Our Second bunny is who we call Gus Gus.. He was the fattest of the litter and my sisters favorite. He LOVES LOVES LOVES food. He will sit on the pellets in the bowl so no one else will get them and always has hay stuck to his mouth. He loves to be pet and loves to be loved. He is really just a big ole baby lol. He is white with a Grey nose Grey ears and a Grey behind. He is also really hairy? Here is Gus Gus

The third one is who we call Baby girl she is the sweetest little girl who was the runt in the litter. even though she is the smallest she is a little piece of dynamite who is ready to be loved on. She is all white with a little grey and light eyes and she is fierce. 
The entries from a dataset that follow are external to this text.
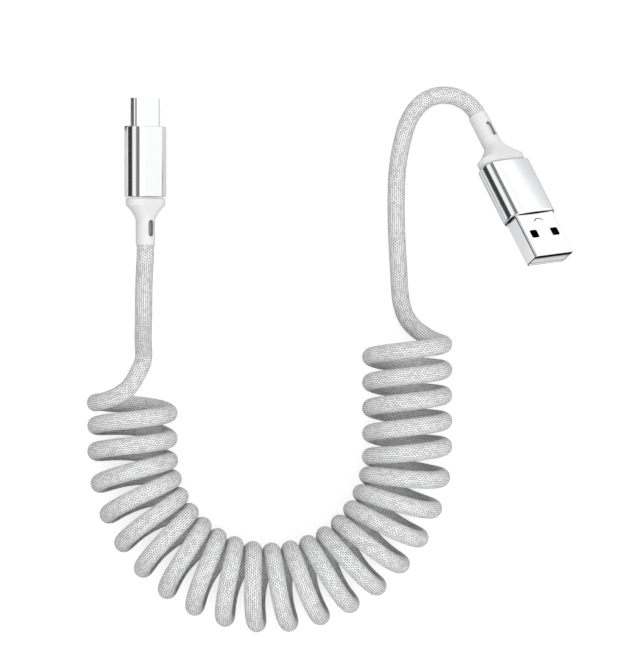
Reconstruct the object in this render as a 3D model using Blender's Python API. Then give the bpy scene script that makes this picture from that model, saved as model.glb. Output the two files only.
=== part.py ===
# Charging cable with a USB-C plug and a USB-A plug on one braided cord, most of it wound into a spring.
# The spring lies on its side and is bent into a U. Both plugs lie beyond the open ends of the U.
# Metres, +Z up. The origin is on the floor, under the middle of the box round the two plugs.

import math

import bmesh
import bpy
from mathutils import Vector

# Clearances
SEAT_GAP = 0.0003  # between pieces that stand face to face
INSERT_GAP = 0.00012  # round a piece pushed into a metal shell

# Cord and its spring
CORD_DIAMETER = 0.0041
TURN_RADIUS = 0.00855  # from the spring's axis to the middle of the cord
BEND_RADIUS = 0.03224  # of the spring's axis, at the bottom of the U
BEND_CENTRE_X = -0.01859
BEND_CENTRE_Y = -0.06301
LEFT_LEG = 0.0139  # straight lengths of the U above its bend
RIGHT_LEG = 0.0269
BEND_STEPS = 20
LEG_STEP = 0.005
CORD_STEP = 0.0025  # between the points of a lead
LEAD_STRAIGHT = 0.0008  # each lead leaves its plug and its end of the spring straight

# USB-C plug, its size
C_SHELL_WIDTH = 0.00825
C_SHELL_HEIGHT = 0.0024
C_SHELL_LENGTH = 0.00665
C_SHELL_WALL = 0.00025
C_SHELL_SEAT = 0.002
C_HOUSING_WIDTH = 0.011
C_HOUSING_HEIGHT = 0.006
C_HOUSING_LENGTH = 0.01664
C_HOUSING_BEVEL = 0.0002
C_INSERT_RECESS = 0.0006  # from the shell's tip back to the plastic
C_TONGUE_WIDTH = 0.0067  # the slot that a port's tongue enters
C_TONGUE_HEIGHT = 0.0008
C_TONGUE_DEPTH = 0.0046
C_RIM_WIDTH = 0.0104
C_RIM_HEIGHT = 0.0055
C_RIM_LENGTH = 0.0016
C_TAPER_LENGTH = 0.0037
C_NECK_LENGTH = 0.0058
C_SLOT_FROM_END = 0.0021

# USB-A plug, its size
A_SHELL_WIDTH = 0.012
A_SHELL_HEIGHT = 0.0045
A_SHELL_LENGTH = 0.01175
A_SHELL_CORNER = 0.0006
A_SHELL_WALL = 0.0003
A_SHELL_SEAT = 0.0025
A_HOLE_WIDTH = 0.0023
A_HOLE_LENGTH = 0.0021
A_HOLE_SPACING = 0.0065
A_HOLE_FROM_TIP = 0.0059
A_HOLE_CORNER = 0.0004
A_TAB_RADIUS = 0.0016  # the curved slit that is punched behind the holes of one side
A_TAB_FROM_TIP = 0.0081
A_TAB_SLIT = 0.00025
A_TAB_HALF_ANGLE = math.radians(55)
A_TAB_STEPS = 10
A_HOUSING_WIDTH = 0.0138
A_HOUSING_HEIGHT = 0.0062
A_HOUSING_CORNER = 0.0021
A_HOUSING_LENGTH = 0.0141
A_HOUSING_BEVEL = 0.0003
A_TONGUE_THICKNESS = 0.0019
A_TONGUE_RECESS = 0.0004
A_CAVITY_DEPTH = 0.0089
A_CONTACT_WIDTH = 0.001
A_CONTACT_THICKNESS = 0.0002
A_CONTACT_RECESS = 0.0008
A_OUTER_CONTACT_LENGTH = 0.0074
A_INNER_CONTACT_LENGTH = 0.0064
A_OUTER_CONTACT_OFFSET = 0.0035
A_INNER_CONTACT_OFFSET = 0.001
A_RIM_WIDTH = 0.0131
A_RIM_HEIGHT = 0.0056
A_RIM_LENGTH = 0.0018
A_TAPER_LENGTH = 0.0039
A_NECK_LENGTH = 0.0083
A_SLOT_FROM_END = 0.0030

# Strain reliefs of both plugs
NECK_DIAMETER = 0.0046
NECK_ROUNDING = 0.0002
TAPER_STEPS = 6
TAPER_POWER = 1.5
SLOT_LENGTH = 0.0038
SLOT_WIDTH = 0.0015
SLOT_DEPTH = 0.0007

# How the plugs lie: the middle of each housing's front, where it faces, and its roll and tilt
C_FRONT_X = -0.04794
C_FRONT_Y = 0.01322
C_HEADING = math.radians(180)
C_ROLL = math.radians(-40)
A_FRONT_X = 0.04215
A_FRONT_Y = -0.00820
A_HEADING = math.radians(26.2)
A_ROLL = math.radians(44)
A_TIP_UP = math.radians(20)
A_CORD_EXIT_HEIGHT = 0.0029  # of the cord's middle where it leaves this plug, which it holds up

CORNER_STEPS = 6
TUBE_RESOLUTION = 2
SPRING_RESOLUTION = 10
ROUTE_PARTS = 16  # straight bits between two points of a lead, before they are evened out
SHARP_ANGLE = math.radians(35)
BEVEL_KNEE = 0.3  # the middle edge of a rounded bevel, as a share of the bevel
LIP_SHARE = 0.4  # the rounded lip at a shell's tip, as a share of its wall

# Points of the two leads between the plugs and the spring, in millimetres
LEFT_LEAD = (
    (-48.1, -19.6, 4.2),
    (-48.3, -23.1, 3.05),
    (-48.4, -27.2, 2.7),
    (-48.4, -31.3, 3.85),
    (-48.4, -34.8, 6.7),
    (-48.3, -38.0, 10.4),
    (-48.1, -40.4, 14.0),
    (-48.4, -42.7, 16.9),
    (-49.4, -44.9, 18.5),
)
RIGHT_LEAD = (
    (28.3, 18.5, 2.1),
    (26.85, 19.5, 2.1),
    (25.2, 20.25, 2.1),
    (23.4, 20.6, 2.1),
    (21.5, 20.6, 2.1),
    (19.7, 20.2, 2.1),
    (17.9, 19.3, 2.1),
    (16.25, 17.9, 2.1),
    (14.85, 16.0, 2.1),
    (13.7, 13.6, 2.1),
    (12.75, 10.4, 2.1),
    (12.0, 7.0, 2.1),
    (11.45, 3.0, 2.1),
    (11.2, -1.5, 2.1),
    (11.15, -6.5, 2.1),
    (11.25, -11.5, 2.1),
    (11.5, -16.5, 2.1),
    (11.75, -21.0, 2.1),
    (12.0, -25.2, 2.1),
    (12.6, -29.3, 2.1),
    (13.8, -32.2, 2.1),
)
LEFT_LEAD_END = (-0.0512, 0.0191)  # x and z where each lead meets its end of the spring
RIGHT_LEAD_END = (0.0165, 0.0026)


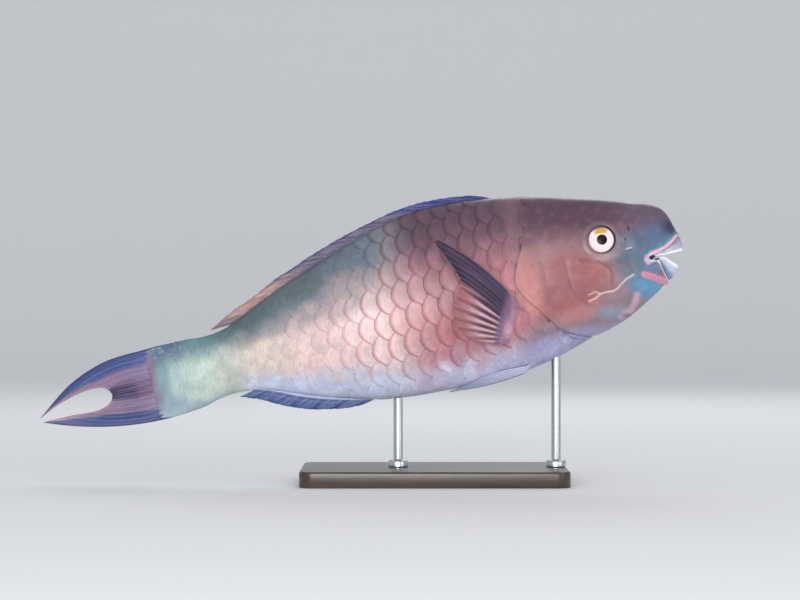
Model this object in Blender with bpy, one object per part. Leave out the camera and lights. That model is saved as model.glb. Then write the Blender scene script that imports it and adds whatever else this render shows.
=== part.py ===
"""A large parrotfish as a still, life-size museum model on a plain display stand.

The fish is shaped in its own frame, in millimetres back from the tip of its beak and up from its axis.
An empty carries the finished fish and gives it its nose-up pose over the base.
"""

import math

import bmesh
import bpy
import numpy as np
from mathutils import Matrix, Vector

MM = 0.001
GAP = 0.3  # clearance between neighbouring pieces

# Pose of the fish over the base
NOSE_UP = math.radians(14.7)
BEAK_TIP = Vector((186.0, 0.0, 173.5))

# Body: back from the beak, height of the back, height of the belly, half width
STATIONS = (
    (-2.5, 7.0, 7.0, 0.0),
    (-2.2, 12.0, 2.5, 4.0),
    (-1.2, 16.0, -0.5, 6.5),
    (0.2, 22.5, -3.5, 8.4),
    (2.5, 30.5, -7.2, 10.2),
    (6.0, 36.3, -11.8, 12.0),
    (11.0, 40.1, -16.5, 13.6),
    (18.0, 43.4, -20.7, 15.7),
    (27.0, 46.2, -25.9, 17.9),
    (38.0, 50.7, -31.6, 20.2),
    (50.0, 55.0, -37.4, 22.3),
    (65.0, 59.7, -42.0, 24.6),
    (80.0, 64.4, -45.6, 26.8),
    (100.0, 70.8, -51.0, 28.8),
    (122.0, 76.0, -55.6, 30.2),
    (145.0, 79.8, -57.8, 31.2),
    (170.0, 82.0, -58.2, 31.6),
    (198.0, 80.8, -56.0, 30.8),
    (225.0, 75.2, -53.8, 28.8),
    (250.0, 68.0, -49.6, 26.0),
    (275.0, 60.0, -42.0, 22.4),
    (300.0, 51.6, -33.0, 18.4),
    (325.0, 41.4, -22.4, 14.6),
    (345.0, 33.4, -18.3, 11.8),
    (362.0, 31.2, -18.8, 9.6),
    (380.0, 32.2, -22.4, 7.4),
    (400.0, 32.5, -22.9, 5.2),
)
WIDEST = 0.47  # height of the widest line, as a share of the depth
BACK_POWER, BELLY_POWER = 1.95, 2.2  # 2 is an ellipse, more is squarer
AROUND = 36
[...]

Our Fourth Baby is who we call Junior orLittle Rex because he looks and acts EXACTLY like his daddy. He gives kisses( not sure if they are kisses or he is trying to clean you) and loves to be petted on the tip of his head. He is our most curious baby who want to know what everything is and who everyone is. He is the darkest baby a sable with white on his tummy


Our last one is my personal favorite who we call Track Star. He is def the fastest one whose favorite thing is to get let out so he can run in circles all day and binky while he is running circles which is why he is our track star. He is not really a lover but more a runner he just loves to run everywhere. He has such a pretty color its almost a grey-ish blue and lots of fur. His favorite toys are balls and he loves to toss them back and forth to you. 



I have more pictures of all of them or if you are interested in a specific one just let me know! I live in Spring, TX but go to college in Dallas So im willing to drive anywhere around Texas. Please let me know if any of these sweet babies is ready to be yours. im sure to help and please get the word out i have seen some wonderful stuff done on this site! Thank you!


----------



## whitelop (Aug 1, 2013)

I really hope you find homes for them! They're are ALL so adorable! 
Also, I can't believe that you got two different ones yawning, in different pictures! Thats hilarious. 

Good luck finding them homes!


----------



## Tauntz (Aug 1, 2013)

They are so adorable, I want them all!!!! :inlove: They are so cute how could anyone resist anyone of those sweethearts! Hope you can find them all wonderful homes!


----------